The history of Colonial exploitation and relentless political upheaval since has made for a turbulent background against which people in Central America have had to battle. Throw in occasional violent hurricanes and devastating earthquakes which have destroyed, in the bat of an eyelid, a whole nation's infrastructure; and you can see why things have been difficult for humans to keep moving ahead, why the ugly face of poverty has been so hard to eradicate from so beautiful and environmentally rich a region.
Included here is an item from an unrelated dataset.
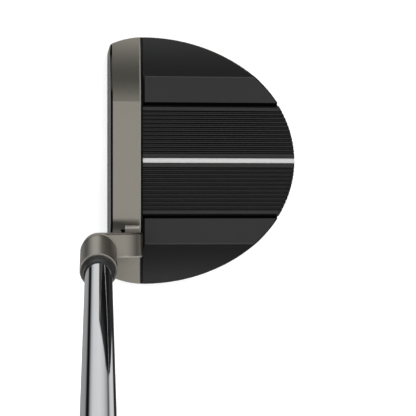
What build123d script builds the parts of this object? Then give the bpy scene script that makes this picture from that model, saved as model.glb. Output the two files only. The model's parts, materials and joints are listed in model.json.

It seems to us as passing observers however, that the latent energy, goodwill, optimism and generosity of the people who live here will prevail over the negative forces which make the struggle such a long, hard, slog. There are signs that optimism may not be unfounded: economic stability is spreading south, with Inflation and political turmoil under control in Mexico and currency rates between the countries of Central America similarly stable. Steady improvements in the security situation since the disastrous US/ Soviet sponsored battles of the 1970s and early 80s has recently brought in increasing levels of foreign investment, tourism and trade to Salvador, Honduras and at last, Nicaragua (although alarming numbers of guns are visible throughout the region). Prices for some of the cash crops (such as sugar and Coffee) on which Nicaragua and Honduras are heavily dependent, and which plummeted at the end of the 90s have improved. There may even be an Oil bonus on the way in the region if rumours in Belize are correct (although how much benefit this will bring to environment, and to the the rural poor remains to be seen).

In Nicaragua one legacy of the Sandanista era has been a strong sense of collective and locally inspired effort: community housing projects, local organic co-operatives, working women's groups: these are visible signs that modern, progressive, inclusive projects are underway. Similarly contemporary concepts such as eco-tourism and re-forestation projects are visible in Honduras which, given the opportunity, time and stability they need, may bring some relief to the poorest people of the region.